In this work, we proposed a PC lens design methodology that achieves subwavelength image resolution in a broadband frequency range as opposed to the previous narrow band designs. We exploit the anisotropy of square lattice that results in flat-face EFCs in second phonon band frequencies. Because of the flat edges of EFCs, the group velocity vector in PC is always perpendicular to the lens interface for all propagating modes, irrespective of the angle of incidence. Thus, all the refracted wave packets at the bottom lens interface get transferred to the top lens interface, and after getting negatively refracted for the second time, they converge back to meet at a single point, forming an image. We numerically and experimentally demonstrated subwavelength imaging of flexural waves in the frequency range of 60 kHz to 100 kHz. The experimental and numerical results are in excellent agreement at all the tested frequencies. The broadband frequency range is defined as the percentage of operational frequencies about a central frequency (\(\Delta f/f_{center} \times 100\%\)) at which the subwavelength imaging resolution is realized. For the current lens design, the broadband frequency range is 50% about the center frequency of 80 kHz compared to 0.7%3 and 11%14 with previous lens designs. Hence, our proposed mechanism drastically increases the operational frequency range of a PC lens for subwavelength imaging.

Methods

Phonon band structure calculation

To calculate the phonon band structure of the proposed PC, we utilized the unit cell approach with Floquet periodic boundary conditions (PBC) at unit cell sides along x- and y-directions representing an infinite PC plate. The Floquet periodic boundary conditions are given as follows:

$$\begin{aligned} {\textbf {u}}_{dst}={\textbf {u}}_{src}\cdot e^{i {\textbf {k}} \cdot ({\textbf {r}}_{dst}-{\textbf {r}}_{src})} \end{aligned}$$

where \({\textbf {u}}_{src}\) and \({\textbf {u}}_{dst}\) are displacement vectors at the source and destination boundaries of the unit cell, respectively, similarly, \({\textbf {r}}_{src}\) and \({\textbf {r}}_{dst}\) are position vectors at the source and destination boundaries of the unit cell, respectively, and \({\textbf {k}}\) is the wave vector. The eigenfrequencies of the unit cell with PBC were obtained in COMSOL Multiphysics 5.6 for all wave vectors in the first Brillouin zone. The resulting phononic band structure of flexural mode along \(\Gamma X\) symmetry direction of square lattice PC is plotted in Fig. 2a along with the dispersion curve of flexural mode in the aluminum plate. The material properties used for aluminum are \(\rho =2700\) kg/m\(^{3}\), \(E=70\) GPa, \(\nu =0.33\). The EFC plot in Fig. 2b is obtained using contour plots at respective frequencies.

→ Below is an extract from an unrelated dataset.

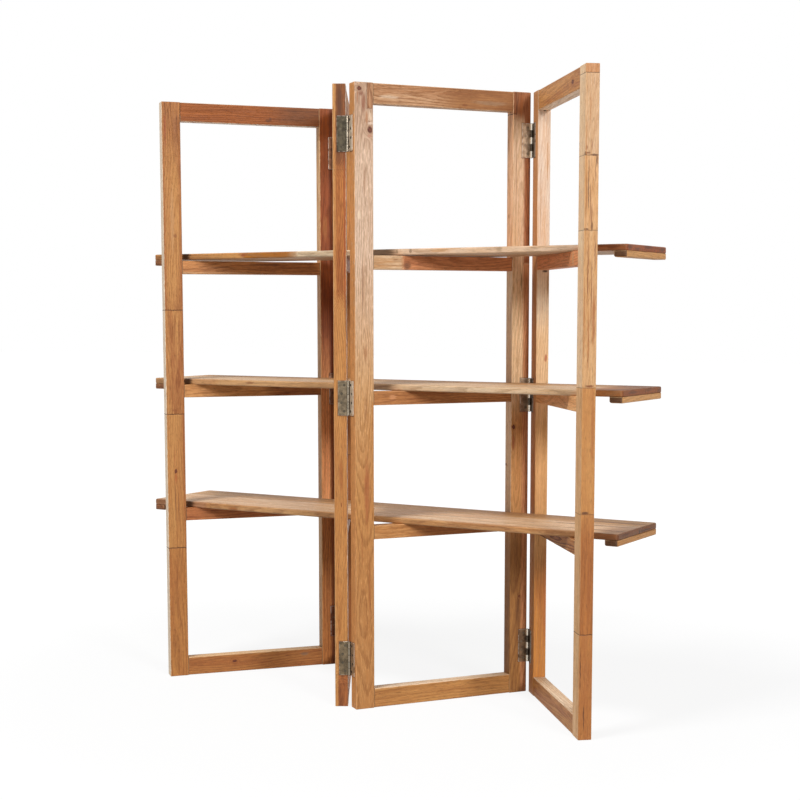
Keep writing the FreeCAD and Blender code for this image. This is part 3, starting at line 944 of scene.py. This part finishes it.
# %% [markdown]
# Under each board end a batten of plainer wood is fixed across. The two battens of a board share one
# node. Two boxes could tell them apart, but folding x about the node's middle lays one over the
# other, and one recipe does both.

# %% Finish the battens
BATTEN_TONES = {
    "lower": ((192, 138, 84), (186, 128, 68)), "middle": ((214, 160, 104), HONEY),
    "upper": ((214, 158, 100), HONEY),
}
BATTEN_ENDS = ((128, 82, 54), (60, 37, 25))
BATTEN = (38, 285, 17)


def finish_battens(level):
    name = f"{level}_shelf_end_battens"
    low, high = in_millimetres(name)
    material, shader, build = new_material(name)
    x, y, z = own_place(build).parts()
    aside = x - (low.x + high.x) / 2
    reach = (high.x - low.x - BATTEN[0]) / 2
    place = build.join(aside.maths("ABSOLUTE", aside) - reach, y, z)
    centre = (0, (low.y + high.y) / 2, (low.z + high.z) / 2)
    light, dark = BATTEN_TONES[level]
    end = build.mix(aside.maths("GREATER_THAN", aside, 0.0), *BATTEN_ENDS)
    look = recipe(BOARDS[level]["seed"] + 0.6, light, dark, end=end)
    wood = timber(build, place, "batten", centre, Vector(BATTEN) / 2, look)
    dress(name, material, shader, *wood)


for level in BATTEN_TONES:
    finish_battens(level)
print("finished", 2 * len(BATTEN_TONES), "battens")

# %% [markdown]
# ## Hinges and screws
# The hinges are pressed from a soft grey metal that has darkened unevenly, with bright rubbed edges
# and brown tarnish. Grey paint could stand for it, but metal takes its look from what it mirrors. So
# the tone goes in Base Color of a metallic surface and the dull patches in Roughness. Each leaf's own
# tones also carry painted reflection: pale on leaves facing bright space, dark on those facing dark parts.

# %% Metal tones
# Painted reflection: each leaf's pale and dark tones follow what that leaf faces, bright or dark.
LEAF_TONES_AND_REFLECTIONS = {
    "b_c_on_b": ((94, 85, 68), (60, 54, 44)),
    "b_c_on_c": ((244, 228, 204), (212, 188, 160)),
    "middle_b_c_on_b": ((138, 122, 98), (92, 80, 64)),
    "bottom_b_c_on_c": ((206, 166, 126), (146, 116, 88)),
    "bottom_b_c_on_b": ((132, 114, 88), (84, 72, 56)),
    "c_d_on_c": ((200, 174, 146), (152, 126, 102)),
    "bottom_c_d_on_c": ((176, 144, 112), (116, 92, 72)),
    "c_d_on_d": ((96, 82, 66), (48, 40, 32)),
    "a_b_on_a": ((150, 108, 82), (112, 78, 58)),
    "bottom_a_b_on_a": ((120, 72, 48), (90, 52, 34)),
    "a_b_on_b": ((108, 96, 78), (64, 56, 46)),
}
SCREW_TONES = {
    "a": ((130, 96, 74), (90, 62, 46)), "b": ((106, 96, 80), (76, 68, 56)),
    "c": ((80, 68, 56), (44, 36, 30)), "d": ((80, 68, 56), (44, 36, 30)),
}
RUBBED_SCREW = (150, 130, 108)
PIN_TONES = ((190, 182, 168), (96, 86, 74))
BRIGHT = (226, 218, 204)
TARNISH = (92, 58, 38)
BARREL = (148, 138, 122)
# Painted highlight and shade: the c-d barrels are bright on frame c's knuckles and dark on frame d's.
BARREL_HIGHLIGHT_AND_SHADE = {"c_d_on_c": (250, 242, 226), "c_d_on_d": (84, 74, 62)}


# %% Mottled metal
def metal(build, place, light, dark, seed):
    """Pale and dark patches, with brown tarnish in the darkest specks."""
    where = build.vector("ADD", place, (seed * 31, seed * 17, seed * 9))
    cloud = build.node("ShaderNodeTexNoise", None, {"Vector": where, "Scale": 0.09, "Detail": 4.0})
    speck = build.node("ShaderNodeTexNoise", None, {"Vector": where, "Scale": 0.55, "Detail": 3.0})
    colour = build.mix((cloud + speck * 0.35).fade(0.45, 0.9), dark, light)
    colour = build.mix(speck.fade(0.58, 0.74) * 0.35, colour, TARNISH)
    return colour, cloud, speck


# %% Parts of a hinge
KNUCKLE = 20
KNUCKLE_GAP = (9.2, 9.7)
BARREL_SIDE = (4.7, 4.3)
BARREL_SHADE_REACH = (10.0, 7.0)
RIM = (1.4, 0.2)
PIN = 4.25
PIN_SPOTS = {
    "a_right": (FRAME_WIDTH + 1, -PIN), "b_left": (-1, -PIN),
    "b_right": (FRAME_WIDTH + PIN, STILE[1] + PIN), "c_left": (-PIN, STILE[1] + PIN),
    "c_right": (FRAME_WIDTH + 1, -PIN), "d_left": (-1, -PIN),
}


def hinge_rise(z):
    """Height above or below the middle of the nearest hinge."""
    rises = [z.maths("ABSOLUTE", z - height) for height in HINGE_HEIGHTS]
    return z.maths("MINIMUM", z.maths("MINIMUM", rises[0], rises[1]), rises[2])


def leaf_rim(place, seat):
    """Distance from a leaf's nearest free edge: an end, or the side away from the barrel."""
    x, y, z = place.parts()
    x0, x1, y0, y1 = seat
    on_narrow_face = x1 - x0 < LEAF[0] - 1
    across, low, high = (y, y0, y1) if on_narrow_face else (x, x0, x1)
    far_side = high if high < LEAF[0] else low
    return x.maths("MINIMUM", x.maths("ABSOLUTE", across - far_side), LEAF[1] / 2 - hinge_rise(z))


def barrel_gaps(place, pin):
    """Distance from the pin, and distance along it from the middle of a knuckle."""
    x, y, z = place.parts()
    from_pin = place.vector("LENGTH", place.join(x - pin[0], y - pin[1], 0.0), output=1)
    turn = (hinge_rise(z) + KNUCKLE / 2) / KNUCKLE
    return from_pin, z.maths("ABSOLUTE", z.maths("FRACT", turn) - 0.5) * KNUCKLE


print("knuckles are", KNUCKLE, "mm long")

# %% Finish the hinge leaves
LEAF_BUMP = {"Distance": 0.0004, "Strength": 0.6}


def finish_leaf(name):
    first, second, level, letter = [name.split("_")[k] for k in (1, 2, 3, 6)]
    member = f"{letter}_left" if letter == second else f"{letter}_right"
    leaf = f"{first}_{second}_on_{letter}"
    light, dark = LEAF_TONES_AND_REFLECTIONS.get(f"{level}_{leaf}", LEAF_TONES_AND_REFLECTIONS[leaf])
    material, shader, build = new_material(name)
    place = own_place(build, *FRAMES[letter])
    colour, cloud, speck = metal(build, place, light, dark, len(level) + ord(letter) * 0.3)
    rim = leaf_rim(place, LEAF_SEATS[member])
    colour = build.mix(rim.fade(*RIM) * cloud.fade(0.35, 0.55) * 0.7, colour, BRIGHT)
    from_pin, from_middle = barrel_gaps(place, PIN_SPOTS[member])
    # Painted shade: on frame c's left upright each leaf darkens in a band beside the barrel, which shades
    # it.
    if member == "c_left":
        corner = from_pin.fade(*reversed(BARREL_SIDE)) * from_pin.fade(*BARREL_SHADE_REACH)
        colour = build.mix(corner * 0.8, colour, SOOT_AND_SHADE)
    on_barrel = from_pin.fade(*BARREL_SIDE)
    colour = build.mix(on_barrel * 0.85, colour, BARREL_HIGHLIGHT_AND_SHADE.get(leaf, BARREL))
    colour = build.mix(on_barrel * from_middle.fade(*KNUCKLE_GAP), colour, SOOT_AND_SHADE)
    height = cloud * 0.4 + speck * 0.5
    shader.inputs["Metallic"].default_value = 0.8
    link(shader, "Base Color", colour)
    link(shader, "Roughness", speck * 0.3 + 0.28 - on_barrel * 0.16)
    link(shader, "Normal", build.node("ShaderNodeBump", None, {"Height": height, **LEAF_BUMP}))
    put_on(NODES[name], material)


leaves = [name for name in NODES if "_leaf_on_" in name]
for name in leaves:
    finish_leaf(name)
print("finished", len(leaves), "hinge leaves")

# %% [markdown]
# Screws and pins are of harder, smoother steel. They could have a metal of their own, but they
# darkened in the same air, so they share the mottled pattern with other tones.

# %% Finish the screws and pins
def finish_fixings(name, letter, light, dark, seed):
    """Steel for screws or pins. The screws at the right edge of frame c are brighter."""
    material, shader, build = new_material(name)
    place = own_place(build, *FRAMES[letter])
    colour, _, speck = metal(build, place, light, dark, seed)
    if name == "frame_c_hinge_screws":
        colour = build.mix(place.parts()[0].fade(200, 360), colour, RUBBED_SCREW)
    shader.inputs["Metallic"].default_value = 0.85
    link(shader, "Base Color", colour)
    link(shader, "Roughness", speck * 0.25 + 0.3)
    put_on(NODES[name], material)


for name in NODES:
    if name.endswith("_hinge_screws"):
        finish_fixings(name, name[6], *SCREW_TONES[name[6]], ord(name[6]) * 0.7)
    elif name.endswith("_pins"):
        finish_fixings(name, name[6], *PIN_TONES, ord(name[6]) * 0.4)
print("finished the screws and pins")

# %% [markdown]
# ## Floor and light
# White studio paper all round would light the wood from every side and wash out its colours. So the
# floor and the world look white only to the camera and in the metal, and light the wood less. A
# little of what the camera sees of the floor is matt, which keeps a trace of the shadow.

# %% Rays that see the background
def eye_or_mirror(build):
    """1 for rays that see the background, straight or in a reflection, and 0 for light on the wood."""
    rays = build.node("ShaderNodeLightPath").socket.node.outputs
    kinds = ("Is Camera Ray", "Is Glossy Ray", "Is Transmission Ray")
    first, second, third = (Shade(build.tree, rays[kind]) for kind in kinds)
    return first.maths("ADD", first + second, third, clamp=True)


# %% Floor
FLOOR_BOUNCE = 0.45
SHADOW_SHARE = 0.11
NEAR_GLOW = 0.88
GLOW_EDGE = (0.9, 3.0)


def grey(level):
    return level, level, level, 1


def make_floor():
    bpy.ops.object.select_all(action="DESELECT")
    bpy.ops.mesh.primitive_plane_add(size=60, location=(0, 0, 0))
    floor = bpy.context.object
    floor.name = "studio_floor"
    material, shader, build = new_material("studio_floor")
    shader.inputs["Base Color"].default_value = grey(FLOOR_BOUNCE)
    shader.inputs["Roughness"].default_value = 0.9
    spot = build.node("ShaderNodeTexCoord", None, None, "Object")
    distance = build.vector("LENGTH", spot, output=1)
    glow = build.mix(distance.fade(*GLOW_EDGE), grey(NEAR_GLOW), grey(1))
    matt = build.node("ShaderNodeBsdfDiffuse", None, {"Color": grey(SHADOW_SHARE)})
    shine = build.node("ShaderNodeEmission", None, {"Color": glow})
    both = build.node("ShaderNodeAddShader", None, {0: matt, 1: shine})
    plain = Shade(build.tree, shader.outputs[0])
    inputs = {0: eye_or_mirror(build), 1: plain, 2: both}
    pick = build.node("ShaderNodeMixShader", None, inputs)
    link(build.tree.nodes["Material Output"], "Surface", pick)
    put_on(floor, material)
    print("staged", floor.name)


make_floor()

# %% World
SKY = 0.28


def make_world():
    world = bpy.data.worlds.new("studio")
    bpy.context.scene.world = world
    world.use_nodes = True
    background = world.node_tree.nodes["Background"]
    background.inputs["Color"].default_value = grey(1)
    link(background, "Strength", eye_or_mirror(Shade(world.node_tree)) * (1 - SKY) + SKY)
    print("world lights the wood at", SKY)


make_world()

# %% [markdown]
# Two large square lamps stand for soft boxes. One could light the front, but the frames face two
# ways. So one high on the left throws the shadows down to the right, and one at the right lights the
# faces that turn that way.

# %% Lamps
LAMP_SIZE = 1.9
AIM = Vector((0, 0, 0.9))


def make_lamp(name, place, power):
    lamp = bpy.data.lights.new(name, "AREA")
    lamp.shape = "SQUARE"
    lamp.size = LAMP_SIZE
    lamp.energy = power
    thing = bpy.data.objects.new(name, lamp)
    thing.location = place
    thing.rotation_euler = (AIM - Vector(place)).to_track_quat("-Z", "Y").to_euler()
    bpy.context.scene.collection.objects.link(thing)
    print("lamp", name, power, "watts")


make_lamp("key", (-1.28, -4.27, 8.7), 560)
make_lamp("side", (7.4, -4.5, 3.6), 430)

Finite element numerical simulations

The time domain numerical simulations were done in COMSOL Multiphysics 5.6. The elastic domain was modeled in the Solid Mechanics module, whereas the piezoelectric effect of the actuator disk was modeled in the Electrostatic module. The plate was assigned free boundary conditions at all its sides. The combined multiphysics simulations were run for 200 \(\upmu\)s with a fixed time step of 0.1 \(\upmu\)s. The maximum mesh size was set to \(\lambda /10\) using the tetrahedral mesh elements for the plate and the piezoelectric disk. The piezoelectric material was chosen as PZT-5A, and the actuator disk was excited using a 4-cycle sine wave burst with a Gaussian window at the start of the simulation. The simulations were run independently for every frequency from 60 kHz to 100 kHz in steps of 5 kHz. The velocity signal was exported from the image region (100 mm \(\times\) 100 mm) with a spatial resolution of 1 mm. The velocity data were post-processed to obtain the RMS velocity field and to determine the image resolution using the intensity map.

Experimental procedure

The piezoelectric actuator disk from Steminc Inc. was vacuum bonded using epoxy on the plate surface. The actuator disk vibrates along its thickness direction on applying a voltage signal across its flat faces. The voltage signal was generated using the Keysight 33210A function generator and amplified with a TReK PZD350A amplifier before applying it to the actuator disk. The piezoelectric disk was excited using a 1V (peak-to-peak) 4-cycle sine burst signal with a 50 ms delay in between two consecutive bursts. The delay was chosen large enough to let the signal from the previous burst die out completely before sending the next burst so as to avoid any residual signal reflected from plate boundaries interfering with the next burst. The signal generator was in sync with the laser vibrometer through the Polytec data acquisition system. The sampling frequency of laser measurements was set at 6.25 MHz with 2500 sample points. The laser vibrometer was set to measure the out-of-plane velocity on the plate surface by scanning the image region (100 mm \(\times\) 100 mm) at every grid point with a spatial resolution of 1.3 mm. A reflective tape was attached to the plate in the image region for clear laser readings. The experiments were run independently for every frequency from 60 kHz to 100 kHz in steps of 5 kHz. The velocity data captured by the laser was post-processed to obtain RMS velocity plots similar to the numerical simulations, and the image resolution was determined from the line plots in the intensity map.